_EXERCISE BRIEF_.
From the listing that follows, extract every line and set it down unaltered.

----- SOURCE EXCERPT

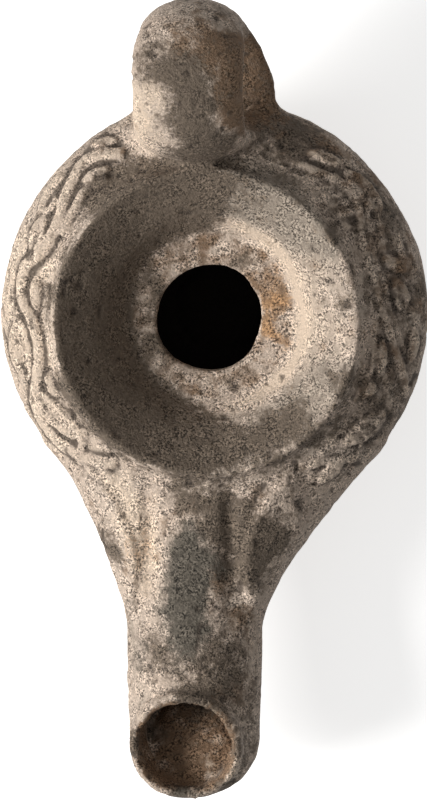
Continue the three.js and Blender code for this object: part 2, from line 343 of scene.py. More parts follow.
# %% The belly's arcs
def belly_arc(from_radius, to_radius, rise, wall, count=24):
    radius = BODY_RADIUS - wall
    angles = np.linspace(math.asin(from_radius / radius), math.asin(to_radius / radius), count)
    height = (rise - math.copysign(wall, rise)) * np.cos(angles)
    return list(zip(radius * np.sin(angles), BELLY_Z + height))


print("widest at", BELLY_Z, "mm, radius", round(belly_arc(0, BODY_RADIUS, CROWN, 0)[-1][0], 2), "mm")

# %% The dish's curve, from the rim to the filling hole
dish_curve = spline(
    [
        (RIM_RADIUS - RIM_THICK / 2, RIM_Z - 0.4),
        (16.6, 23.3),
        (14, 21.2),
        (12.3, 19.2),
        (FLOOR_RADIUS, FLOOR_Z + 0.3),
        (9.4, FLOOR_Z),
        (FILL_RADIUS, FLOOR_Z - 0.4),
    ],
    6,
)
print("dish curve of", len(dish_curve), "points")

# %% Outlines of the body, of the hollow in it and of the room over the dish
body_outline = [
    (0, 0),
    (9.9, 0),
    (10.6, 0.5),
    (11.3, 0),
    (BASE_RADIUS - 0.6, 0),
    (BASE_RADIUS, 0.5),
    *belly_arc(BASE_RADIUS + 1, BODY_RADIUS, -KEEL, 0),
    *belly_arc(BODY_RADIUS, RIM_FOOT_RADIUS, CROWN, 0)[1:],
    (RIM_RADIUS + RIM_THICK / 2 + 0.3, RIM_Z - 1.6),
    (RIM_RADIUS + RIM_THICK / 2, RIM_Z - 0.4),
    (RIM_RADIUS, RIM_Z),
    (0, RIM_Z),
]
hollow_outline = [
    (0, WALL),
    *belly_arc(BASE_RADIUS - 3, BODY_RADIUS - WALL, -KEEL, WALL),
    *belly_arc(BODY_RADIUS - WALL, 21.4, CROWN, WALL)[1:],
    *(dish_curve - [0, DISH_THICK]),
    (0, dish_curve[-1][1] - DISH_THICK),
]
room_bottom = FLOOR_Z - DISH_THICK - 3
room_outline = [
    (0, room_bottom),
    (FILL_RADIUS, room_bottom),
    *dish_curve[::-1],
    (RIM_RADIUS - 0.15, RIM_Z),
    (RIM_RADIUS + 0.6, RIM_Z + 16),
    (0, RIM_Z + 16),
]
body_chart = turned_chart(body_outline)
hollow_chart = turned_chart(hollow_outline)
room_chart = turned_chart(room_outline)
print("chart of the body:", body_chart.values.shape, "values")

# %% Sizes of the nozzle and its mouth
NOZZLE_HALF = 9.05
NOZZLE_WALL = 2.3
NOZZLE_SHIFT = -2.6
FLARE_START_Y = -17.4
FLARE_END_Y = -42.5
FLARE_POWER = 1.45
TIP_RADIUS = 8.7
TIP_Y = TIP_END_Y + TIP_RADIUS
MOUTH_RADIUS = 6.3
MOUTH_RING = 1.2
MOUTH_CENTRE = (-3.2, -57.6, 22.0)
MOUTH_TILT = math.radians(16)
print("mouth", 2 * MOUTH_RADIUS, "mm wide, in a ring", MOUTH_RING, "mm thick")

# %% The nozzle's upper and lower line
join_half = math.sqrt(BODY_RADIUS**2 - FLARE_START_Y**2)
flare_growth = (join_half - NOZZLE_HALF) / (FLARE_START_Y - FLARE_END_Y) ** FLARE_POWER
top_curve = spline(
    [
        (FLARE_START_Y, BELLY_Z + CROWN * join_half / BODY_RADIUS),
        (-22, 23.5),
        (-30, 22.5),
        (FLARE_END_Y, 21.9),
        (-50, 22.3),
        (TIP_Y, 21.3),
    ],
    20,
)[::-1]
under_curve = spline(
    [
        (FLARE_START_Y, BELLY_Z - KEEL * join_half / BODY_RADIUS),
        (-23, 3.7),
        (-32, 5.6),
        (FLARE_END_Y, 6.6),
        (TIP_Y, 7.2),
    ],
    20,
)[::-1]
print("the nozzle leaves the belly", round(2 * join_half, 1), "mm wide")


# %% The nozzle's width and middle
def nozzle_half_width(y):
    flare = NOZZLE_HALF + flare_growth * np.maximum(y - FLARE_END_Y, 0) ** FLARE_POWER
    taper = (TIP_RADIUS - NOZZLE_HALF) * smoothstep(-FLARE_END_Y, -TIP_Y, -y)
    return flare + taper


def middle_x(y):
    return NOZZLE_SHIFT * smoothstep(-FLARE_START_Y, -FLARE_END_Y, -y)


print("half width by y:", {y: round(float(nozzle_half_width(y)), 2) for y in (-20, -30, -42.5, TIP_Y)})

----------

_TASK ANSWER_.
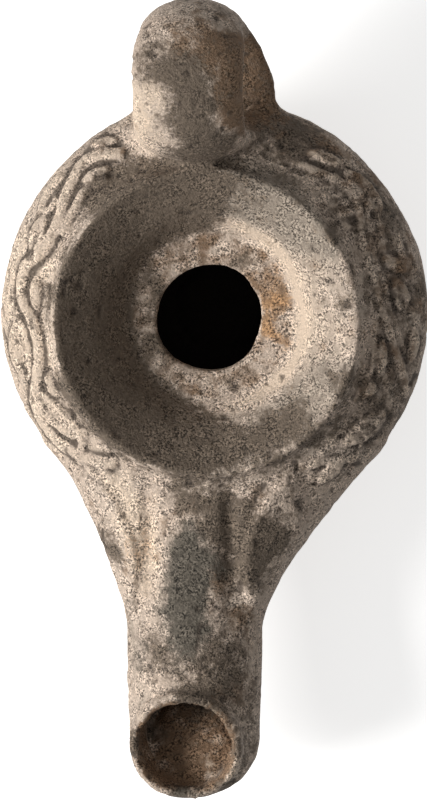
Continue the three.js and Blender code for this object: part 2, from line 343 of scene.py. More parts follow.
# %% The belly's arcs
def belly_arc(from_radius, to_radius, rise, wall, count=24):
    radius = BODY_RADIUS - wall
    angles = np.linspace(math.asin(from_radius / radius), math.asin(to_radius / radius), count)
    height = (rise - math.copysign(wall, rise)) * np.cos(angles)
    return list(zip(radius * np.sin(angles), BELLY_Z + height))


print("widest at", BELLY_Z, "mm, radius", round(belly_arc(0, BODY_RADIUS, CROWN, 0)[-1][0], 2), "mm")

# %% The dish's curve, from the rim to the filling hole
dish_curve = spline(
    [
        (RIM_RADIUS - RIM_THICK / 2, RIM_Z - 0.4),
        (16.6, 23.3),
        (14, 21.2),
        (12.3, 19.2),
        (FLOOR_RADIUS, FLOOR_Z + 0.3),
        (9.4, FLOOR_Z),
        (FILL_RADIUS, FLOOR_Z - 0.4),
    ],
    6,
)
print("dish curve of", len(dish_curve), "points")

# %% Outlines of the body, of the hollow in it and of the room over the dish
body_outline = [
    (0, 0),
    (9.9, 0),
    (10.6, 0.5),
    (11.3, 0),
    (BASE_RADIUS - 0.6, 0),
    (BASE_RADIUS, 0.5),
    *belly_arc(BASE_RADIUS + 1, BODY_RADIUS, -KEEL, 0),
    *belly_arc(BODY_RADIUS, RIM_FOOT_RADIUS, CROWN, 0)[1:],
    (RIM_RADIUS + RIM_THICK / 2 + 0.3, RIM_Z - 1.6),
    (RIM_RADIUS + RIM_THICK / 2, RIM_Z - 0.4),
    (RIM_RADIUS, RIM_Z),
    (0, RIM_Z),
]
hollow_outline = [
    (0, WALL),
    *belly_arc(BASE_RADIUS - 3, BODY_RADIUS - WALL, -KEEL, WALL),
    *belly_arc(BODY_RADIUS - WALL, 21.4, CROWN, WALL)[1:],
    *(dish_curve - [0, DISH_THICK]),
    (0, dish_curve[-1][1] - DISH_THICK),
]
room_bottom = FLOOR_Z - DISH_THICK - 3
room_outline = [
    (0, room_bottom),
    (FILL_RADIUS, room_bottom),
    *dish_curve[::-1],
    (RIM_RADIUS - 0.15, RIM_Z),
    (RIM_RADIUS + 0.6, RIM_Z + 16),
    (0, RIM_Z + 16),
]
body_chart = turned_chart(body_outline)
hollow_chart = turned_chart(hollow_outline)
room_chart = turned_chart(room_outline)
print("chart of the body:", body_chart.values.shape, "values")

# %% Sizes of the nozzle and its mouth
NOZZLE_HALF = 9.05
NOZZLE_WALL = 2.3
NOZZLE_SHIFT = -2.6
FLARE_START_Y = -17.4
FLARE_END_Y = -42.5
FLARE_POWER = 1.45
TIP_RADIUS = 8.7
TIP_Y = TIP_END_Y + TIP_RADIUS
MOUTH_RADIUS = 6.3
MOUTH_RING = 1.2
MOUTH_CENTRE = (-3.2, -57.6, 22.0)
MOUTH_TILT = math.radians(16)
print("mouth", 2 * MOUTH_RADIUS, "mm wide, in a ring", MOUTH_RING, "mm thick")

# %% The nozzle's upper and lower line
join_half = math.sqrt(BODY_RADIUS**2 - FLARE_START_Y**2)
flare_growth = (join_half - NOZZLE_HALF) / (FLARE_START_Y - FLARE_END_Y) ** FLARE_POWER
top_curve = spline(
    [
        (FLARE_START_Y, BELLY_Z + CROWN * join_half / BODY_RADIUS),
        (-22, 23.5),
        (-30, 22.5),
        (FLARE_END_Y, 21.9),
        (-50, 22.3),
        (TIP_Y, 21.3),
    ],
    20,
)[::-1]
under_curve = spline(
    [
        (FLARE_START_Y, BELLY_Z - KEEL * join_half / BODY_RADIUS),
        (-23, 3.7),
        (-32, 5.6),
        (FLARE_END_Y, 6.6),
        (TIP_Y, 7.2),
    ],
    20,
)[::-1]
print("the nozzle leaves the belly", round(2 * join_half, 1), "mm wide")


# %% The nozzle's width and middle
def nozzle_half_width(y):
    flare = NOZZLE_HALF + flare_growth * np.maximum(y - FLARE_END_Y, 0) ** FLARE_POWER
    taper = (TIP_RADIUS - NOZZLE_HALF) * smoothstep(-FLARE_END_Y, -TIP_Y, -y)
    return flare + taper


def middle_x(y):
    return NOZZLE_SHIFT * smoothstep(-FLARE_START_Y, -FLARE_END_Y, -y)


print("half width by y:", {y: round(float(nozzle_half_width(y)), 2) for y in (-20, -30, -42.5, TIP_Y)})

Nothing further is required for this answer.